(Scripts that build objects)
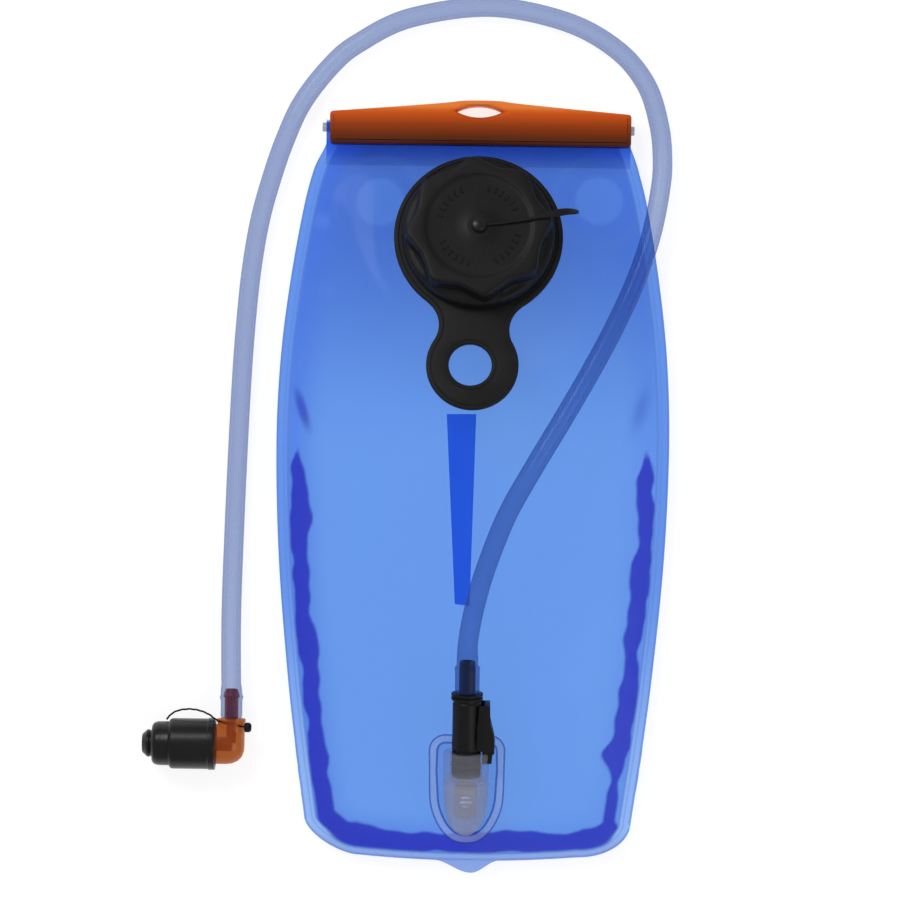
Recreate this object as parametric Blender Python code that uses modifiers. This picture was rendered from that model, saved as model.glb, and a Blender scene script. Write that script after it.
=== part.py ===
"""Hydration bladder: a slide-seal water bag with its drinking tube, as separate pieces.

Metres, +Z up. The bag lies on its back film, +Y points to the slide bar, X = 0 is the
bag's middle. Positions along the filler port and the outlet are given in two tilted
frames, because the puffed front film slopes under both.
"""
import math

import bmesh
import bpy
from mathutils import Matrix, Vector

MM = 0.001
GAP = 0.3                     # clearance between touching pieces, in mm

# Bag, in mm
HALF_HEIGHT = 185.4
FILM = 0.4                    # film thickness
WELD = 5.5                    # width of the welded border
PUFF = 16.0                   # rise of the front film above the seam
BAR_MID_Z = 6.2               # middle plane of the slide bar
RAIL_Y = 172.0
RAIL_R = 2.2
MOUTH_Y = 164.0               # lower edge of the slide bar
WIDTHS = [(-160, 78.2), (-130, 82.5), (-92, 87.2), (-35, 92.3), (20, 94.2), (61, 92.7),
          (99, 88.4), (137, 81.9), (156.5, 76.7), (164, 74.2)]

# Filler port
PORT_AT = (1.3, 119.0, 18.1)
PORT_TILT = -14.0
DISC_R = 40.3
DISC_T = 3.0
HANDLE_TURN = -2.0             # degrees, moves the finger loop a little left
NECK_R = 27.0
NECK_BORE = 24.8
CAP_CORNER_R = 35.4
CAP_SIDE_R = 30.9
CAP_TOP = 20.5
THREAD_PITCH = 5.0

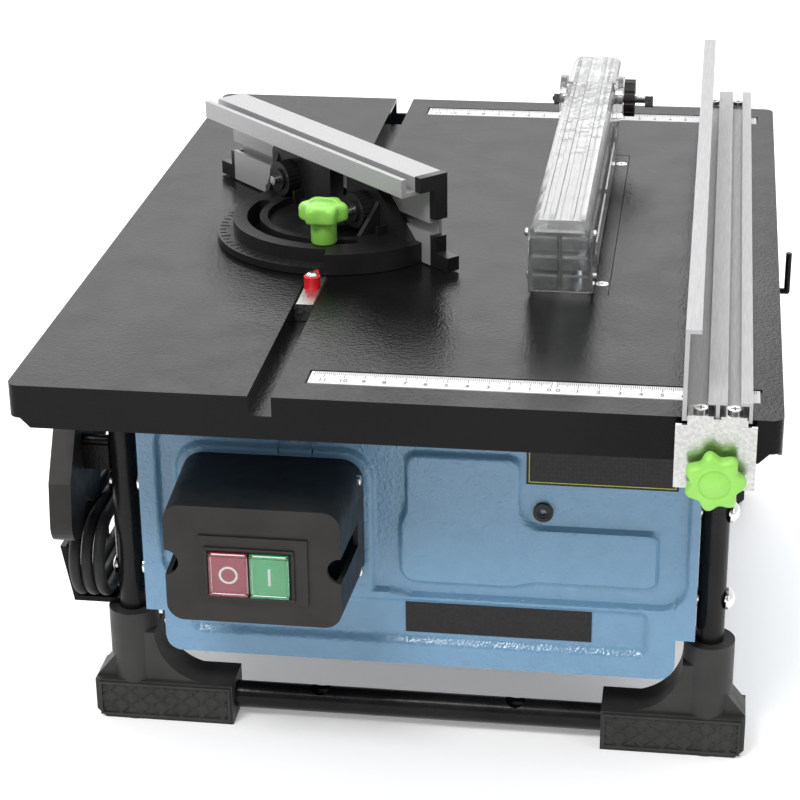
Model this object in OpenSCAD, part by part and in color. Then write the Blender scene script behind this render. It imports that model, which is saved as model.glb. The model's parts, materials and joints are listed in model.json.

**DIRECTIVE:**
Go through the listing above and return every line where the word "from" occurs.

**EXERCISE OUTPUT:**
Recreate this object as parametric Blender Python code that uses modifiers. This picture was rendered from that model, saved as model.glb, and a Blender scene script. Write that script after it.
from mathutils import Matrix, Vector